終身雇用というものと,自分に訪れた転機
私は,長年サラリーマンとして生きてきました,現在,次第に崩れつつあるとはいえ,日本のサラリーマンというのは「終身雇用」制度のもとで働いています。この「終身雇用」制度というのは本当にありがたい制度で,一度組織に雇われてしまえば,よほど悪いことをしない限りは,ずっとその組織の一員でいられ,個々人の能力の差により,出世する人としない人が出てくるということはありますが,毎月,決まった日に,決まった額のお給料がいただけるという制度です。組織があり,上司がおり,同僚がいるという中,みんなで協力して働くわけですから,組織の中には「イヤな人」「合わない人」もいるでしょうが,多少,嫌な思いをすることくらいはあるかもしれませんが,合わない人に嫌われたからといってクビになることもありません。少しの間我慢していれば,どちらかが異動になって,とりあえず人間関係は終了することもあるというなかなか便利な仕組みです。

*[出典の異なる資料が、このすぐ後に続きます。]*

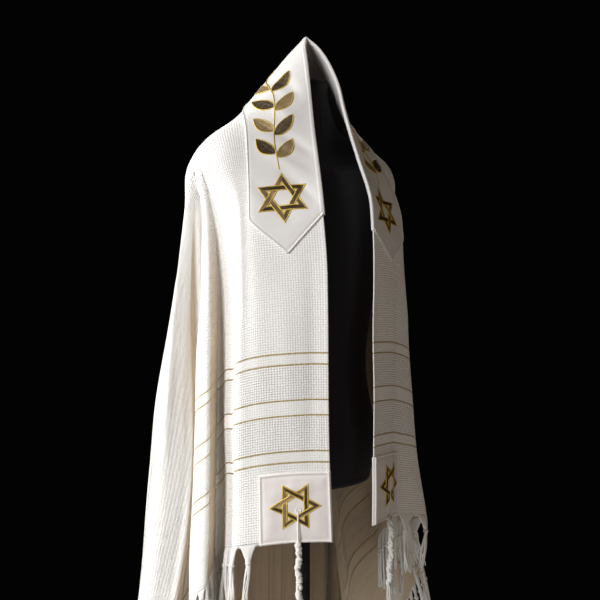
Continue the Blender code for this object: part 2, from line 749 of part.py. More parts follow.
def main():
    clear_scene()
    ivory = material("Ivory wool", (0.86, 0.84, 0.79), 0.85)
    white = material("Off-white band", (0.78, 0.75, 0.69), 0.7)
    blush = material("Patch satin", (0.84, 0.80, 0.77), 0.6)
    thread = material("White thread", (0.85, 0.83, 0.78), 0.8)
    black = material("Black jersey", (0.012, 0.012, 0.02), 0.85)
    steel = material("Black steel", (0.03, 0.03, 0.03), 0.4, 0.8)
    for side in SIDES:
        add_front(side, ivory)
        add_side(side, ivory)
        add_fringe(side, thread)
        for place in ("front", "rear"):
            add_tzitzit(side, place, thread)
    add_back(ivory)
    add_band(white)
    add_patches(blush)
    add_form(black, black)
    add_stand(steel, steel)


main()
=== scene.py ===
"""Tallit prayer shawl on a limbless dress form: cloth, embroidery, fringe, form and stand.

Metres, +Z up, the wearer faces -Y and the floor is Z = 0. The shawl is one woven
rectangle. A point of it has cloth coordinates s, along the neck edge from the middle of
the back of the neck, and t, across it from the neck edge towards the back hem.
"""

import functools
import json
import math

import bmesh
import bpy
import numpy as np
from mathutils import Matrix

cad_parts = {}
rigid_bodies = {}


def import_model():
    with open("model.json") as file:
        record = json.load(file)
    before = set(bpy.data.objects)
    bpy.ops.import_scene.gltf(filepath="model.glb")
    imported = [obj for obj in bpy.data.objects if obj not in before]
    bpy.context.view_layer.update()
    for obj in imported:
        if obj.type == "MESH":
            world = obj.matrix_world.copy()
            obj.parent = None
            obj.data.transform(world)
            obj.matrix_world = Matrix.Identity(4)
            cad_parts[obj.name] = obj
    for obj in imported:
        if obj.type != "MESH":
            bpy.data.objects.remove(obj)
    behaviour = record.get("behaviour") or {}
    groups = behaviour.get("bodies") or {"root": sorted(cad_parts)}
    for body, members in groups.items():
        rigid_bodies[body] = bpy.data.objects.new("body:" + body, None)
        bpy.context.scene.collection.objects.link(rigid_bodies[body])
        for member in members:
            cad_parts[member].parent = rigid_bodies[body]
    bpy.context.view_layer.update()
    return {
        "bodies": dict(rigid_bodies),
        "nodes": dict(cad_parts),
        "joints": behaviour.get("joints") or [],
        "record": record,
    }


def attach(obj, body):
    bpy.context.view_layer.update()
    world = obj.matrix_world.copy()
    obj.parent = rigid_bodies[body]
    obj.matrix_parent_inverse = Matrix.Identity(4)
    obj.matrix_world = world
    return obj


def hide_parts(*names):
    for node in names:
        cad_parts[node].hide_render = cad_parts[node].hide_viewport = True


bl_info = {
    "name": "Tallit on Dress Form",
    "version": (1, 0, 0),
    "blender": (4, 5, 0),
    "location": "3D View > Sidebar > Tallit",
    "description": "Builds a draped prayer shawl with its neckband, fringe and stand",
    "category": "Add Mesh",
}

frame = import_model()

TAU = 2 * math.pi


def mm(*rows):
    """Rows of millimetres, or of thousandths of a whole, as metres or shares."""
    return tuple(tuple(k / 1000 for k in row) for row in rows)


# ---- Sizes of the cloth, as it was cut and as it hangs --------------------------------

SIDES = {"right": -1.0, "left": 1.0}  # the wearer's sides and their signs along X
PLACES = ("front", "rear")
CLOTH_LENGTH = 1.572  # along the neck edge, fringed hem to fringed hem
CLOTH_WIDTH = 1.10  # neck edge to back hem
CLOTH_WALL, TRIM_WALL = 0.0015, 0.0010
SEAM_GAP = 0.0005  # between the pieces of the stand

PATCH = 0.100
EYELET_INSET = 0.046  # from both edges of a corner
BAND_WIDTH = 0.105
# Half the length of the band's long edges, and how far each pointed end goes past them
BAND_CORNER = {"right": 0.316, "left": 0.346}
BAND_POINT = {"right": 0.057, "left": 0.044}

HALF_LENGTH = CLOTH_LENGTH / 2
SHOULDER_S = 0.165  # cloth coordinates of the shoulder point, where the folds start
SHOULDER_T = 0.175
RIDGE_BOW = 0.45  # how far the ridge bows in the cloth, between the neck and that point
CORNER_ANGLE = math.atan2(CLOTH_WIDTH - SHOULDER_T, HALF_LENGTH - SHOULDER_S)

# Height of the hem at the neck edge of each front and at the middle of the back, and the
# length over which the cloth rounds over its top
FRONT_HEM = {"right": 0.806, "left": 0.818}
BACK_HEM = 0.505
HEM_EASE = 2.5  # the front hem falls away towards the sides as this power of t
NECK_ROUNDING, NAPE_ROUNDING = 0.160, 0.100
SHOULDER_GAIN, SHOULDER_ROUNDING = 0.015, 0.040

# Ridge of the shoulders from the neck peak to the shoulder point: share of the way, then
# out, back and height
RIDGE = {
    "right": mm(
        (0, 0, -5, 1560), (170, 36, 0, 1521), (380, 78, 3, 1470), (600, 113, 4, 1431),
        (740, 140, 6, 1415), (900, 170, 10, 1398), (1000, 184, 12, 1383),
    ),
    "left": mm(
        (0, 0, -5, 1560), (170, 33, 0, 1521), (380, 67, 4, 1470), (600, 99, 6, 1426),
        (740, 128, 7, 1408), (900, 166, 10, 1394), (1000, 187, 12, 1383),
    ),
}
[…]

かくいう私もそれなりに大きな会社で,終身雇用の居心地の良さにどっぷりとはまっていたサラリーマンでした。2年に1度くらい異動し,結婚,マイカー,マイホームの購入といった自分のライフステージに困らない程度のお給料をいただき,適度に昇進するという暮らしは,安定していて本当に幸せなものだと思います。それでもサラリーマン時代は,「今の仕事は俺には合わない」とか「あの課長は嫌いだ」とか、自分のことは棚に上げ、ずいぶんと好き放題言っていたように思います(ここには書けないような生意気でひどいこともずいぶんと言っていたように思います)。それでも,「会社を辞めよう」と思ったことなどないし(「会社を辞めたい」と思ったことはたくさんありました),おそらくこのまま,ずっとサラリーマンを続けていくのだろうなぁと思っていました。そんな私に人生の転機が訪れたのは,日本中で大騒ぎになったコロナウイルス感染症の感染拡大という事件でした。